Purely by accident, Grace Burrowes’s story bears some resemblance to Mary Balogh’s. Both feature slightly older and quite independent heroines who fall in love with widowed fathers and in both stories, the children play pivotal roles in bringing the couple together. The respective fathers’ attitude toward their children is quite different, however. Michael Benning is devoted to his, and his prospective fiancee’s desire to send them away to school is his first clue that she may not be the one for him. I had the impression, however, that Ms. Burrowes’ hero, Elias, Duke of Sedgemere, did not dote on his three little boys in the same way. He loved them, of course, but did not quite know what to do with them and frequently found himself apologizing for their behavior when they were just being typical little boys.
At first, Anne Faraday does not seem like the woman to bring this family together. She is the commoner daughter of an immensely wealthy banker, dedicated to taking care of her father. Although she moves among the ton, the ladies really do not like her and the men simply want to marry her money. Elias likes her, however, and when they are thrown together during the house party, he finds himself falling in love with her. She works magic with his little boys and teaches Elias how to let loose and enjoy their company. When they are caught in a compromising situation, however, she adamantly refuses to marry him, for she has a secret that she believes prohibits her from ever marrying. Elias figures out what it is, but this reader did not, and I can’t think of any other historical romance heroine with this particular secret.
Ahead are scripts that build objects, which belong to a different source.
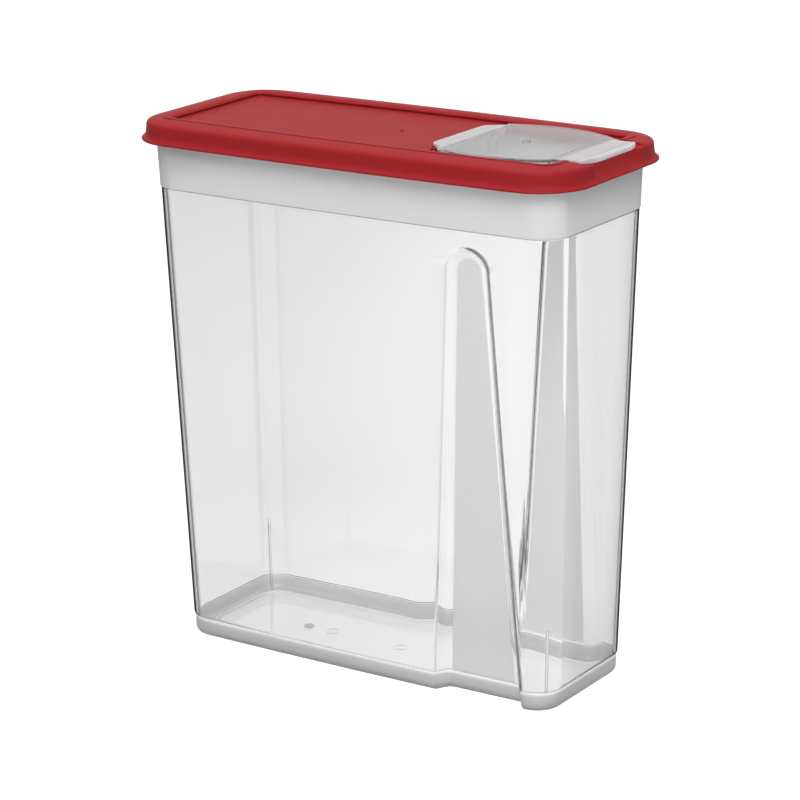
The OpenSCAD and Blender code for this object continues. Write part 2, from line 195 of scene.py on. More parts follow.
class Shader:
    """A material's or the world's node tree, with one method that makes any node."""

    def __init__(self, tree: NodeTree) -> None:
        """Empties the tree and keeps it."""
        self.tree = tree
        tree.nodes.clear()

    def node(self, kind: str, settings: dict[str, Any] | None = None,
             inputs: dict[Any, Any] | None = None) -> Node:
        """Makes a node.

        Args:
            kind: The node's type.
            settings: Attributes of the node, set before its inputs. A ramp's stops go under "stops".
            inputs: Values, Value objects or sockets by the input's name or number.

        Returns:
            The new node.
        """
        node = self.tree.nodes.new(kind)
        for name, setting in (settings or {}).items():
            if name == "stops":
                self._set_stops(node, setting)
            else:
                setattr(node, name, setting)
        for name, given in (inputs or {}).items():
            if isinstance(given, Value):
                self.tree.links.new(given.socket, node.inputs[name])
            elif isinstance(given, NodeSocket):
                self.tree.links.new(given, node.inputs[name])
            else:
                node.inputs[name].default_value = given
        return node

    @staticmethod
    def _set_stops(node: Node, stops: Sequence[tuple[float, tuple[float, ...]]]) -> None:
        """Sets a ramp's stops, each a place and a colour."""
        elements = node.color_ramp.elements
        while len(elements) < len(stops):
            elements.new(0.5)
        for element, (place, colour) in zip(elements, stops):
            element.position = place
            element.color = colour

    def value(self, kind: str, settings: dict[str, Any] | None = None,
              inputs: dict[Any, Any] | None = None, output: Any = 0) -> Value:
        """Makes a node and wraps one of its outputs."""
        return Value(self, self.node(kind, settings, inputs).outputs[output])

    def place(self) -> tuple[Value, Value, Value]:
        """Gives the object coordinates as three values, in metres."""
        where = self.node("ShaderNodeTexCoord").outputs["Object"]
        parts = self.node("ShaderNodeSeparateXYZ", None, {0: where})
        return tuple(Value(self, parts.outputs[i]) for i in range(3))

    def noise(self, scale: float, detail: float, roughness: float = 0.5) -> Value:
        """Gives noise on the object coordinates."""
        where = self.node("ShaderNodeTexCoord").outputs["Object"]
        inputs = {"Vector": where, "Scale": scale, "Detail": detail, "Roughness": roughness}
        return self.value("ShaderNodeTexNoise", None, inputs)

    def bump(self, height: Value, strength: float, distance: float) -> NodeSocket:
        """Turns a height into a normal."""
        inputs = {"Height": height, "Strength": strength, "Distance": distance}
        return self.node("ShaderNodeBump", None, inputs).outputs[0]

    def grain(self, scale: float, detail: float, strength: float) -> NodeSocket:
        """Gives the normal of a fine moulded texture."""
        return self.bump(self.noise(scale, detail), strength, 0.05 * MM)

    def rays(self, *kinds: str) -> list[Value]:
        """Gives, for each kind of ray, 1 to that kind and 0 to others."""
        path = self.node("ShaderNodeLightPath")
        return [Value(self, path.outputs[f"Is {kind} Ray"]) for kind in kinds]

    def principled(self, inputs: dict[Any, Any]) -> NodeSocket:
        """Makes a Principled shader."""
        return self.node("ShaderNodeBsdfPrincipled", None, inputs).outputs[0]

    def transparent(self, colour: Colour) -> NodeSocket:
        """Makes a Transparent shader."""
        return self.node("ShaderNodeBsdfTransparent", None, {"Color": colour}).outputs[0]

    def mix(self, factor: Value, first: NodeSocket, second: NodeSocket) -> NodeSocket:
        """Mixes two shaders: the first at 0 and the second at 1."""
        return self.node("ShaderNodeMixShader", None, {0: factor, 1: first, 2: second}).outputs[0]

    def finish(self, surface: NodeSocket) -> None:
        """Links a shader to the material's output."""
        self.node("ShaderNodeOutputMaterial", None, {"Surface": surface})


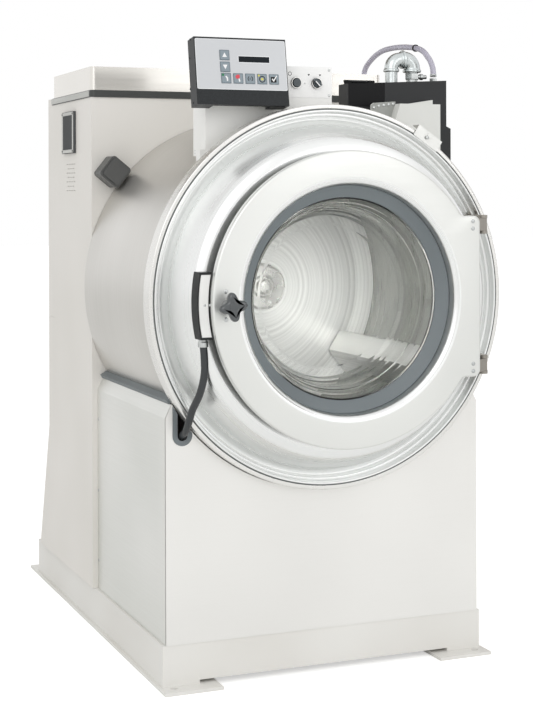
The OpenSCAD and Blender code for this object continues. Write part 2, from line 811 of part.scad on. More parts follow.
// Dark trim strip between the cabinet and its cap
module cap_trim() {
    x = cab_x + 3;
    y0 = cab_front - 4;
    l = cab_side_y1 + 29 - y0;
    wall = 14;
    color("dimgray") placed() difference() {
        translate([-x, y0, cab_top + gap]) linear_extrude(trim_h - gap) round_rect(2 * x, l, 13);
        translate([wall - x, y0 + wall, cab_top - 1]) cube([2 * (x - wall), l - 2 * wall, trim_h + 2]);
    }
}

// Fan filter on the cabinet's left side, with the fan behind it
module fan_filter() {
    y = cab_front + 222;
    z = cab_top - 89;
    color([0.35, 0.36, 0.38]) placed() {
        translate([-cab_x - 8, y - filter_l / 2, z - filter_h / 2]) cube([8 - gap, filter_l, filter_h]);
        translate([-cab_x - gap - 1, y, z]) rotate([0, 90, 0]) cylinder(r = 48, h = 40);
    }
}

// Vibration switch on the cabinet's front wall beside the shell
module vibration_switch() {
    r = shell_r + 40;
    at = acos(-(cab_x - 50) / r);
    s = 66;
    h = 66 - gap;
    color([0.2, 0.2, 0.21]) placed() on_axis() rotate([0, 0, at])
        translate([r, 0, gap - cab_front]) difference() {
            union() {
                translate([-s / 2, -s / 2, 0]) linear_extrude(h - 6) round_rect(s, s, 10);
                translate([6 - s / 2, 6 - s / 2, 0]) linear_extrude(h) round_rect(s - 12, s - 12, 8);
            }
            translate([3 - s / 2, 3 - s / 2, 3]) linear_extrude(h - 12) round_rect(s - 6, s - 6, 8);
        }
}

// Control column: folded sheet box standing on the shell, with the wedge that holds the control box
module control_column() {
    w = col_left + col_right;
    lean = tan(box_lean);
    back_y = box_y + box_d / cos(box_lean) + gap;
    wedge_z0 = box_z + 12;
    wedge_z1 = plate_z + 60;
    foot_x = col_left + 14;
    foot_z = axis_z - 13 + sqrt(shell_r * shell_r - foot_x * foot_x);
    color("whitesmoke") placed() difference() {
        union() {
            difference() {
                translate([-col_left, col_front, axis_z]) cube([w, col_d, col_top - axis_z]);
                translate([col_wall - col_left, col_front + col_wall, axis_z - 1])
                    cube([w - 2 * col_wall, col_d - 2 * col_wall, col_top - axis_z + 1 - col_wall]);
                translate([-col_left - 1, col_front - 1, plate_z - gap])
                    cube([w + 2, col_wall + 1 + gap, big]);
            }
            translate([1 - col_left, 0, 0]) rotate([90, 0, 90]) linear_extrude(147)
                polygon([[col_front + 1, wedge_z0], [col_front + 1, plate_z - gap],
                    [col_front - gap, plate_z - gap], [col_front - gap, wedge_z1],
                    [back_y + (wedge_z1 - box_z) * lean, wedge_z1],
                    [back_y + (wedge_z0 - box_z) * lean, wedge_z0]]);
            translate([-foot_x, col_front, foot_z]) cube([15, 30, 40]);
        }
        translate([0, big / 2, 0]) on_axis() cylinder(r = shell_r + gap, h = big);
    }
}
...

At times, it was hard to know whether Anne was falling in love or just in lust. I enjoy a little hotness in my historical romances, but I do think that the author got a bit carried away, what with Elias and Anne getting it on at every available moment and in places where they could easily be caught. I also found that the presence of the Duke of Hardcastle was superfluous to requirements. He is Elias’s best friend and determined to dodge the matchmaking mamas. Other than that, he doesn’t do much. There really wasn’t much time for Burrowes to write those long, heart-felt conversations between gentlemen that she is so good at. If, however, you have read her May I Have This Duke in the anthology Dancing in the Duke’s Arms, you already know that he is going to meet his match when Elias and Anne throw their own house party.
Giving a rating to an anthology can be tricky unless the reader’s opinion of each story is exactly the same. In this case, I give the Balogh story five-plus stars and the Burrowes a four. If, like me, you consider these ladies to be two of the very best historical romance authors publishing today, I am confident that you will enjoy Once Upon a Dream.